§ **REQUIRED TASK**
Return the full listing exactly as it is written.

§ **GIVEN MATERIAL**
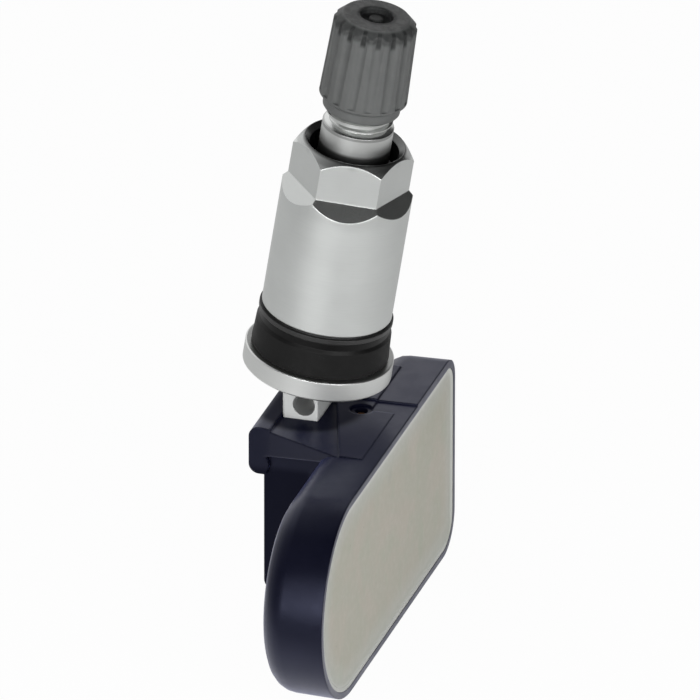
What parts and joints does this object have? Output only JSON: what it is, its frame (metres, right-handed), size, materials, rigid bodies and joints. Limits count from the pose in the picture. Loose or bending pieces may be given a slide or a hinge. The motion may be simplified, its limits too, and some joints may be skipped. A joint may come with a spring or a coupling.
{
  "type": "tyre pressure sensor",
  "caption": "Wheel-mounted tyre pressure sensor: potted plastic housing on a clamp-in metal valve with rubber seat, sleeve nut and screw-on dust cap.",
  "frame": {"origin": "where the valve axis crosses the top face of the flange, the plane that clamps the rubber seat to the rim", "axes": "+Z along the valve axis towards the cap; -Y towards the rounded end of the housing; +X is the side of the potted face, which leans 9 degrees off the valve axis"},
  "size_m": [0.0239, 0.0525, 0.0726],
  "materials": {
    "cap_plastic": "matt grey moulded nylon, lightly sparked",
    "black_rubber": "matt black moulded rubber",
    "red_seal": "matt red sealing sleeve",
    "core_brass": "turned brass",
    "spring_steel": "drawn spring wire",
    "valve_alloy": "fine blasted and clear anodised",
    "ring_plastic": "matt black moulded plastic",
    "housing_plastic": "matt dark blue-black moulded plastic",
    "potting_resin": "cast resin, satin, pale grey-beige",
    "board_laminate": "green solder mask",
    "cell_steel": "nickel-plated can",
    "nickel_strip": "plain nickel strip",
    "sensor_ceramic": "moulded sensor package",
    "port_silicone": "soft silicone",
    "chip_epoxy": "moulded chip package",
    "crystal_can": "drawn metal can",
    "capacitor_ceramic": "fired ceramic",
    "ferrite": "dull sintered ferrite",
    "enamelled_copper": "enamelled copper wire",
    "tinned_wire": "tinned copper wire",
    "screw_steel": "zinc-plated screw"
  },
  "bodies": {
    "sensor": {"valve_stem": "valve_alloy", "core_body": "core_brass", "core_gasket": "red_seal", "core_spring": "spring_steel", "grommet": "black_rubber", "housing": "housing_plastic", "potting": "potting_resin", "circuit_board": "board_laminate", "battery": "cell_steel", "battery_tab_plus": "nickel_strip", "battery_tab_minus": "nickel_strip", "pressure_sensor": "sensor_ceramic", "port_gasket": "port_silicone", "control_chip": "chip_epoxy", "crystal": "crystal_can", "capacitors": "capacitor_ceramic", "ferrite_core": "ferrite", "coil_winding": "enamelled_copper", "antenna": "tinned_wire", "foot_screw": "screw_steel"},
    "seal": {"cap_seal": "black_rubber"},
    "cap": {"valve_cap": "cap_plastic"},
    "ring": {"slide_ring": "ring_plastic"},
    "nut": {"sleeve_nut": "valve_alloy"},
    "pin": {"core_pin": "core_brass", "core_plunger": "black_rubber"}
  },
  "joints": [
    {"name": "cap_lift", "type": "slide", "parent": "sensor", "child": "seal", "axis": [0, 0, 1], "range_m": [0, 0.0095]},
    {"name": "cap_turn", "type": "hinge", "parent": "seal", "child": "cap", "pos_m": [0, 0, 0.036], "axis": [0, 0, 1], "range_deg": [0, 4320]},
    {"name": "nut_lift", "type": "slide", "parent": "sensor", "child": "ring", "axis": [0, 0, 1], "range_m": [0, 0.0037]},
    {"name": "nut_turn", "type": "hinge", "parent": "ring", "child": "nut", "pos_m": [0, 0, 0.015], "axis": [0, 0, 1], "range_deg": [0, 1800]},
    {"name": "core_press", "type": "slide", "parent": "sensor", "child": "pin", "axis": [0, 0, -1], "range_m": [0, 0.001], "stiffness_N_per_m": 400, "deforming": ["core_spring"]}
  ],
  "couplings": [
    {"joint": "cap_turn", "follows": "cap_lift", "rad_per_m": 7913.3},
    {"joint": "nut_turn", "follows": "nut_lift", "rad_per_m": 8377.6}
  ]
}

§ **TASK SOLUTION**
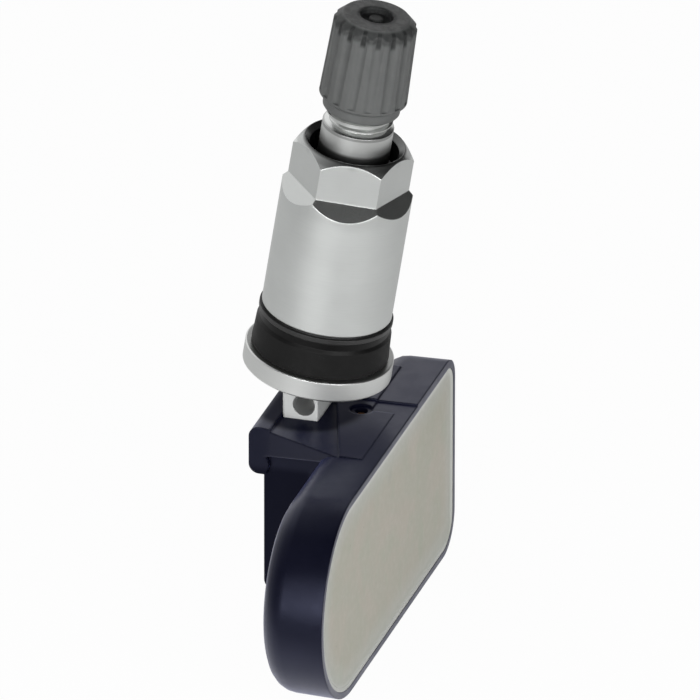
What parts and joints does this object have? Output only JSON: what it is, its frame (metres, right-handed), size, materials, rigid bodies and joints. Limits count from the pose in the picture. Loose or bending pieces may be given a slide or a hinge. The motion may be simplified, its limits too, and some joints may be skipped. A joint may come with a spring or a coupling.
{
  "type": "tyre pressure sensor",
  "caption": "Wheel-mounted tyre pressure sensor: potted plastic housing on a clamp-in metal valve with rubber seat, sleeve nut and screw-on dust cap.",
  "frame": {"origin": "where the valve axis crosses the top face of the flange, the plane that clamps the rubber seat to the rim", "axes": "+Z along the valve axis towards the cap; -Y towards the rounded end of the housing; +X is the side of the potted face, which leans 9 degrees off the valve axis"},
  "size_m": [0.0239, 0.0525, 0.0726],
  "materials": {
    "cap_plastic": "matt grey moulded nylon, lightly sparked",
    "black_rubber": "matt black moulded rubber",
    "red_seal": "matt red sealing sleeve",
    "core_brass": "turned brass",
    "spring_steel": "drawn spring wire",
    "valve_alloy": "fine blasted and clear anodised",
    "ring_plastic": "matt black moulded plastic",
    "housing_plastic": "matt dark blue-black moulded plastic",
    "potting_resin": "cast resin, satin, pale grey-beige",
    "board_laminate": "green solder mask",
    "cell_steel": "nickel-plated can",
    "nickel_strip": "plain nickel strip",
    "sensor_ceramic": "moulded sensor package",
    "port_silicone": "soft silicone",
    "chip_epoxy": "moulded chip package",
    "crystal_can": "drawn metal can",
    "capacitor_ceramic": "fired ceramic",
    "ferrite": "dull sintered ferrite",
    "enamelled_copper": "enamelled copper wire",
    "tinned_wire": "tinned copper wire",
    "screw_steel": "zinc-plated screw"
  },
  "bodies": {
    "sensor": {"valve_stem": "valve_alloy", "core_body": "core_brass", "core_gasket": "red_seal", "core_spring": "spring_steel", "grommet": "black_rubber", "housing": "housing_plastic", "potting": "potting_resin", "circuit_board": "board_laminate", "battery": "cell_steel", "battery_tab_plus": "nickel_strip", "battery_tab_minus": "nickel_strip", "pressure_sensor": "sensor_ceramic", "port_gasket": "port_silicone", "control_chip": "chip_epoxy", "crystal": "crystal_can", "capacitors": "capacitor_ceramic", "ferrite_core": "ferrite", "coil_winding": "enamelled_copper", "antenna": "tinned_wire", "foot_screw": "screw_steel"},
    "seal": {"cap_seal": "black_rubber"},
    "cap": {"valve_cap": "cap_plastic"},
    "ring": {"slide_ring": "ring_plastic"},
    "nut": {"sleeve_nut": "valve_alloy"},
    "pin": {"core_pin": "core_brass", "core_plunger": "black_rubber"}
  },
  "joints": [
    {"name": "cap_lift", "type": "slide", "parent": "sensor", "child": "seal", "axis": [0, 0, 1], "range_m": [0, 0.0095]},
    {"name": "cap_turn", "type": "hinge", "parent": "seal", "child": "cap", "pos_m": [0, 0, 0.036], "axis": [0, 0, 1], "range_deg": [0, 4320]},
    {"name": "nut_lift", "type": "slide", "parent": "sensor", "child": "ring", "axis": [0, 0, 1], "range_m": [0, 0.0037]},
    {"name": "nut_turn", "type": "hinge", "parent": "ring", "child": "nut", "pos_m": [0, 0, 0.015], "axis": [0, 0, 1], "range_deg": [0, 1800]},
    {"name": "core_press", "type": "slide", "parent": "sensor", "child": "pin", "axis": [0, 0, -1], "range_m": [0, 0.001], "stiffness_N_per_m": 400, "deforming": ["core_spring"]}
  ],
  "couplings": [
    {"joint": "cap_turn", "follows": "cap_lift", "rad_per_m": 7913.3},
    {"joint": "nut_turn", "follows": "nut_lift", "rad_per_m": 8377.6}
  ]
}